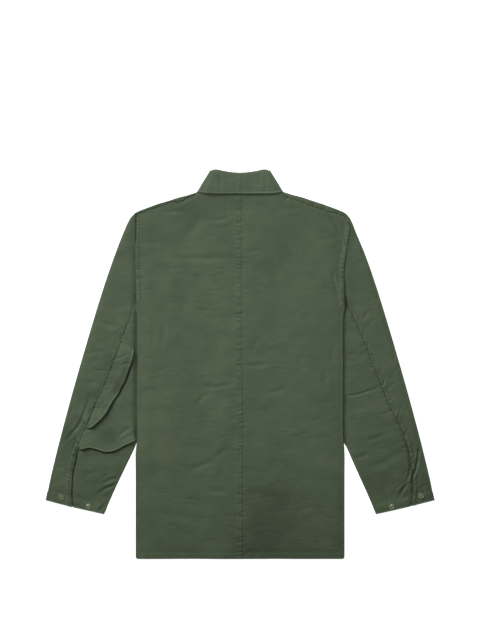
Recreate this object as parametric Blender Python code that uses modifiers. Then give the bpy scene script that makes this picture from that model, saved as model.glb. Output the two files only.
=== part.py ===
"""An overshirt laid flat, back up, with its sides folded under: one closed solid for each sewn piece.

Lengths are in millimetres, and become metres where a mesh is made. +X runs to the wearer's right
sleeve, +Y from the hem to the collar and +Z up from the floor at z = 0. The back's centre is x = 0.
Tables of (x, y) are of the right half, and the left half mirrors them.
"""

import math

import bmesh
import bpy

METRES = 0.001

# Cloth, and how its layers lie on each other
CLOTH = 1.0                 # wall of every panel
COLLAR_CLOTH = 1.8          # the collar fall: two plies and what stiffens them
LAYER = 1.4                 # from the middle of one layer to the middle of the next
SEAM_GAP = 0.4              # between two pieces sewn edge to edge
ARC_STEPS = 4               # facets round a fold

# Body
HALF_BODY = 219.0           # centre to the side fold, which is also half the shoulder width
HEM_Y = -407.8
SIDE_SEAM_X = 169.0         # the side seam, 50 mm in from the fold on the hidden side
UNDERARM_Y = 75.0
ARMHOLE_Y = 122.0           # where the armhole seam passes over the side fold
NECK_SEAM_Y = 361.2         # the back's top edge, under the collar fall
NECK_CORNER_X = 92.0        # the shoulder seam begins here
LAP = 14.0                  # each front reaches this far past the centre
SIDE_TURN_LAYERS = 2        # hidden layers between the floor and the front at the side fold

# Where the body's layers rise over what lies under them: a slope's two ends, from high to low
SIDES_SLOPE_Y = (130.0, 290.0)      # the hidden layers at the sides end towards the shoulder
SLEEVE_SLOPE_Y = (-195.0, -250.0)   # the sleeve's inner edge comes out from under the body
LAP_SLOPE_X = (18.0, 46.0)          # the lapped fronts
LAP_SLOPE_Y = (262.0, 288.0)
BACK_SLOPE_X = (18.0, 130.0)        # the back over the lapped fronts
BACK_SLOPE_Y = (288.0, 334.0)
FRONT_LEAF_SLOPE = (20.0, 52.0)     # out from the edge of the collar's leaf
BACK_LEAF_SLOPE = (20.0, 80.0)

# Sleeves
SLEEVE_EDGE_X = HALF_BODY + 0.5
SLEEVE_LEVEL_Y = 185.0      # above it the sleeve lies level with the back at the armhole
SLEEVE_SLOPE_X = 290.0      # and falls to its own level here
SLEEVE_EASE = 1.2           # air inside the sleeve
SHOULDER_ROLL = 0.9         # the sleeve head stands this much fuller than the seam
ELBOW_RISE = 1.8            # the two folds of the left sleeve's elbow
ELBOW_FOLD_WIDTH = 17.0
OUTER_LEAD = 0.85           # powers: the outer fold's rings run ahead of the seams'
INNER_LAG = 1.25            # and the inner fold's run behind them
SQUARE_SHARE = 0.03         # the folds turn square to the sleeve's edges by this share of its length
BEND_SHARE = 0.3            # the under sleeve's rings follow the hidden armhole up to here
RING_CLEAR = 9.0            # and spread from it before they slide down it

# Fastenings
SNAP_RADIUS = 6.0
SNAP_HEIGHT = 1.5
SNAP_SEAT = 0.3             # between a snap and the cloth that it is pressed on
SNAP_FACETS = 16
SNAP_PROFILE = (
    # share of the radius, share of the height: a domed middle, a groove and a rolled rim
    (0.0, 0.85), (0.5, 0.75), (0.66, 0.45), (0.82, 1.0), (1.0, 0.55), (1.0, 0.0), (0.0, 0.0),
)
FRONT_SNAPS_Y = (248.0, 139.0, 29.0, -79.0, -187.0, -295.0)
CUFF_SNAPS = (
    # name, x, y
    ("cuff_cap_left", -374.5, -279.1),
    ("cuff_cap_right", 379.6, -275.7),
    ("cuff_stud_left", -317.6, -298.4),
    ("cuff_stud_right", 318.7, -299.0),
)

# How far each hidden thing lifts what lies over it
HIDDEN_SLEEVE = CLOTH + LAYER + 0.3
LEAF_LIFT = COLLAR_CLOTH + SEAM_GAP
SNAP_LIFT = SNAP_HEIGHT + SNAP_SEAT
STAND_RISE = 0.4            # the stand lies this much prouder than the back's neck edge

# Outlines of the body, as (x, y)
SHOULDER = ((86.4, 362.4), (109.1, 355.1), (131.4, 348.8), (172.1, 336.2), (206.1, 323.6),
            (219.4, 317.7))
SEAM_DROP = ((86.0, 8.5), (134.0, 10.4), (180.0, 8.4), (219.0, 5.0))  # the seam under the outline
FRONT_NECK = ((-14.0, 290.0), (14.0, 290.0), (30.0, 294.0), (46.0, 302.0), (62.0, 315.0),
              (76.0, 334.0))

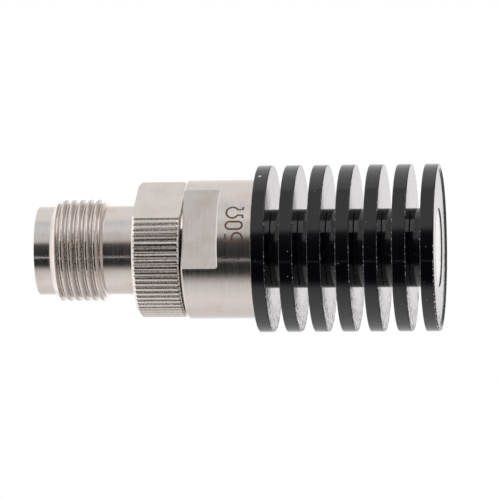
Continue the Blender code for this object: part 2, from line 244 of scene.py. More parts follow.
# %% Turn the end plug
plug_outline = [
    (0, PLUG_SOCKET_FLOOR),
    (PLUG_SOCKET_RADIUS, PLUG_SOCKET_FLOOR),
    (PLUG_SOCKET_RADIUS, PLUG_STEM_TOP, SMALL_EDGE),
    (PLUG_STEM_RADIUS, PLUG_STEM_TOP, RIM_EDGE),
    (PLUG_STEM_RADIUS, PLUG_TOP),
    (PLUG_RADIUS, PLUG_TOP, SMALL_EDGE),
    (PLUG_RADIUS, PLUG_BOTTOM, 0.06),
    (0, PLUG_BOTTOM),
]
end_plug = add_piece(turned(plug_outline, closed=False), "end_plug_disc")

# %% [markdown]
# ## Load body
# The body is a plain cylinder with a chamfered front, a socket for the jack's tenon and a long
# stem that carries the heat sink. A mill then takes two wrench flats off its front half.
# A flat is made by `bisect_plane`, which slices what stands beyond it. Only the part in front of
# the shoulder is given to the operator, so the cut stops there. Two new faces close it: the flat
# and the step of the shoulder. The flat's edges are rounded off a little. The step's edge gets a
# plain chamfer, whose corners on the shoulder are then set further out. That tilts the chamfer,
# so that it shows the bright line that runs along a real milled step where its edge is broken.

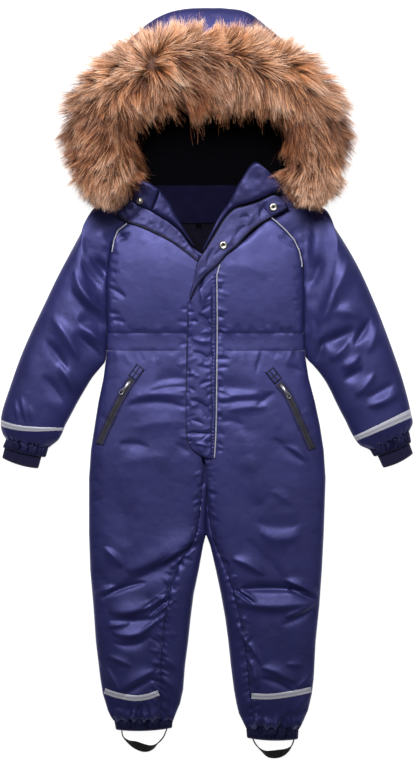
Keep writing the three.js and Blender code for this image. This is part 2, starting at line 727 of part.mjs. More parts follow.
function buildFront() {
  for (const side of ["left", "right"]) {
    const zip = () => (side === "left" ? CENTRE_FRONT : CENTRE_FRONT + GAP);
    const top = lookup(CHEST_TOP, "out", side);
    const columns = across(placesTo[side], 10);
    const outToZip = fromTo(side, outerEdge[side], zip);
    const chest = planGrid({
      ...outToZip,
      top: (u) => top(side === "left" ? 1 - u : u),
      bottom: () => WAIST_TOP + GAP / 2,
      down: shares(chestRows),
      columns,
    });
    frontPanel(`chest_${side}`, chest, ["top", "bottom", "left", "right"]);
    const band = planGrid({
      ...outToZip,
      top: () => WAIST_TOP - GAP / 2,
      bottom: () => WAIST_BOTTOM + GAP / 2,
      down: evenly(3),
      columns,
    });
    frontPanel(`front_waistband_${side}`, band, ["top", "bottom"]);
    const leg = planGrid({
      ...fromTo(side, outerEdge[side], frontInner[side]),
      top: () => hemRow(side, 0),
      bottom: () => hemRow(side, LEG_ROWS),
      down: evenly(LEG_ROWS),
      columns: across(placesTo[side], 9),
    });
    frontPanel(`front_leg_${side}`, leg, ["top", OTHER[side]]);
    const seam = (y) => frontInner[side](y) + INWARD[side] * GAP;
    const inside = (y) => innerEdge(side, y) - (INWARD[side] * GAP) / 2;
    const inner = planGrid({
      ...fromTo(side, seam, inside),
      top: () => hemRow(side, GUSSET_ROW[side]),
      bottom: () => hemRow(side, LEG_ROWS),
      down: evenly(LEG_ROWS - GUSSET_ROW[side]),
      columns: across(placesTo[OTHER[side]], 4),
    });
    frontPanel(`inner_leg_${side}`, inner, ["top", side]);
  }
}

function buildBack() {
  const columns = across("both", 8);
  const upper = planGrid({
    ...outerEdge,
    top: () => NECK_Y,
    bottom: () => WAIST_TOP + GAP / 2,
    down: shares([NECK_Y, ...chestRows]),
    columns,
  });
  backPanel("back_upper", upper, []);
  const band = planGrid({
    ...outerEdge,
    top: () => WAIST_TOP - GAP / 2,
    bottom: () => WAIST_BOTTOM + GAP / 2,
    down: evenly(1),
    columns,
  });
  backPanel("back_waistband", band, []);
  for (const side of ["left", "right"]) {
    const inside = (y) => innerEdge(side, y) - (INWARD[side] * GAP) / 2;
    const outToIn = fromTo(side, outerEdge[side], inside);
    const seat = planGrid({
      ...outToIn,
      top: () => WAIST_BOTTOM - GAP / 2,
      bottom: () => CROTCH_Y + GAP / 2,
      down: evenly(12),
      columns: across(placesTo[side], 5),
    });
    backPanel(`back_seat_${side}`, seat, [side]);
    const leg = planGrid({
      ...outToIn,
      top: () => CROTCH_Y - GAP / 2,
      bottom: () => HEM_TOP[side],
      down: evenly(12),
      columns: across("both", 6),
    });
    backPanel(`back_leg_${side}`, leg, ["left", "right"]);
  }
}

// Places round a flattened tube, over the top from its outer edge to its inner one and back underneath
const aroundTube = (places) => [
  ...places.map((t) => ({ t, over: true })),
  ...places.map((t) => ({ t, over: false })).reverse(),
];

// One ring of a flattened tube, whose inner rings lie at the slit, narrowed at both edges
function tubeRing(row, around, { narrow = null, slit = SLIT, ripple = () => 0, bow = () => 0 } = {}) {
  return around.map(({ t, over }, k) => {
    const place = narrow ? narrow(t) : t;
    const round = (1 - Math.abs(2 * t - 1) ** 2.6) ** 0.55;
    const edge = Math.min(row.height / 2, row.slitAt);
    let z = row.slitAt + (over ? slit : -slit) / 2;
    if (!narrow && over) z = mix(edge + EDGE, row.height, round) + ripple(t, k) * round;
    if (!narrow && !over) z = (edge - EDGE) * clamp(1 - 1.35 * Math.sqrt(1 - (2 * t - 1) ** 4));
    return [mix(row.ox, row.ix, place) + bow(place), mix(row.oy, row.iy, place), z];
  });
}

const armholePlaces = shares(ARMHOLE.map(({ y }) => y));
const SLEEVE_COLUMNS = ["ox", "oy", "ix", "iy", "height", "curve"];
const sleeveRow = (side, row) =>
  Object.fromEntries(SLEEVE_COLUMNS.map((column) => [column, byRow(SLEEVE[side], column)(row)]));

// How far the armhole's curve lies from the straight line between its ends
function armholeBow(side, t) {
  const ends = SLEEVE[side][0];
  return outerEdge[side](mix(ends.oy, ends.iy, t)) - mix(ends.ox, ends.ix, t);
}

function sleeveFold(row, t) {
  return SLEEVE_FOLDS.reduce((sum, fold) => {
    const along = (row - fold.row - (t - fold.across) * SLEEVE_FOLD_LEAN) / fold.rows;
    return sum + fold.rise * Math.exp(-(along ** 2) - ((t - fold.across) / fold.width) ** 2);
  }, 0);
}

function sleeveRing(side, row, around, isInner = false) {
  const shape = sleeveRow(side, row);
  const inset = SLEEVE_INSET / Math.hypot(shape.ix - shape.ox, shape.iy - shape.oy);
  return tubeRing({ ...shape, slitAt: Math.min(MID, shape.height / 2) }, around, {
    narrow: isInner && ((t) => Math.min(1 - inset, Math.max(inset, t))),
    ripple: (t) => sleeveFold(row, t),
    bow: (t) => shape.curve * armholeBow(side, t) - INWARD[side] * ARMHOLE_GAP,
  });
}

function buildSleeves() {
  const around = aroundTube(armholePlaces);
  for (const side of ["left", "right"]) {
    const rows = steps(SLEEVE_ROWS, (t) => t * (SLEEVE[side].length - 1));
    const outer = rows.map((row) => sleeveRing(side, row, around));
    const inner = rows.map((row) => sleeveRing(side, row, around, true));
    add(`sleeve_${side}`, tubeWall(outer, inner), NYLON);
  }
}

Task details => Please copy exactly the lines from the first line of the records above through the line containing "ARC_STEPS = 4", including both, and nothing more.

Correct result =>
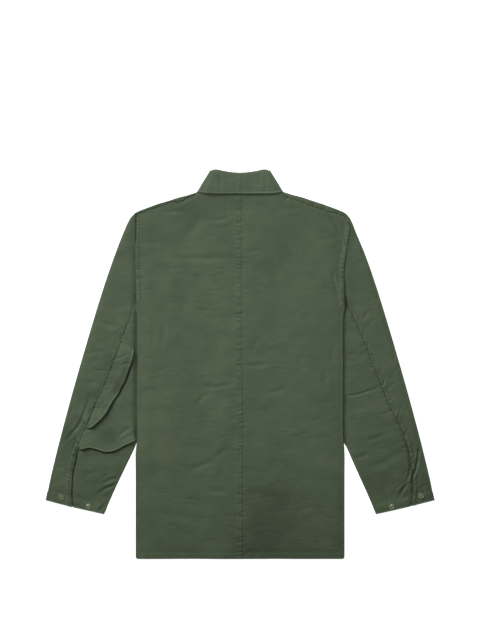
Recreate this object as parametric Blender Python code that uses modifiers. Then give the bpy scene script that makes this picture from that model, saved as model.glb. Output the two files only.
=== part.py ===
"""An overshirt laid flat, back up, with its sides folded under: one closed solid for each sewn piece.

Lengths are in millimetres, and become metres where a mesh is made. +X runs to the wearer's right
sleeve, +Y from the hem to the collar and +Z up from the floor at z = 0. The back's centre is x = 0.
Tables of (x, y) are of the right half, and the left half mirrors them.
"""

import math

import bmesh
import bpy

METRES = 0.001

# Cloth, and how its layers lie on each other
CLOTH = 1.0                 # wall of every panel
COLLAR_CLOTH = 1.8          # the collar fall: two plies and what stiffens them
LAYER = 1.4                 # from the middle of one layer to the middle of the next
SEAM_GAP = 0.4              # between two pieces sewn edge to edge
ARC_STEPS = 4               # facets round a fold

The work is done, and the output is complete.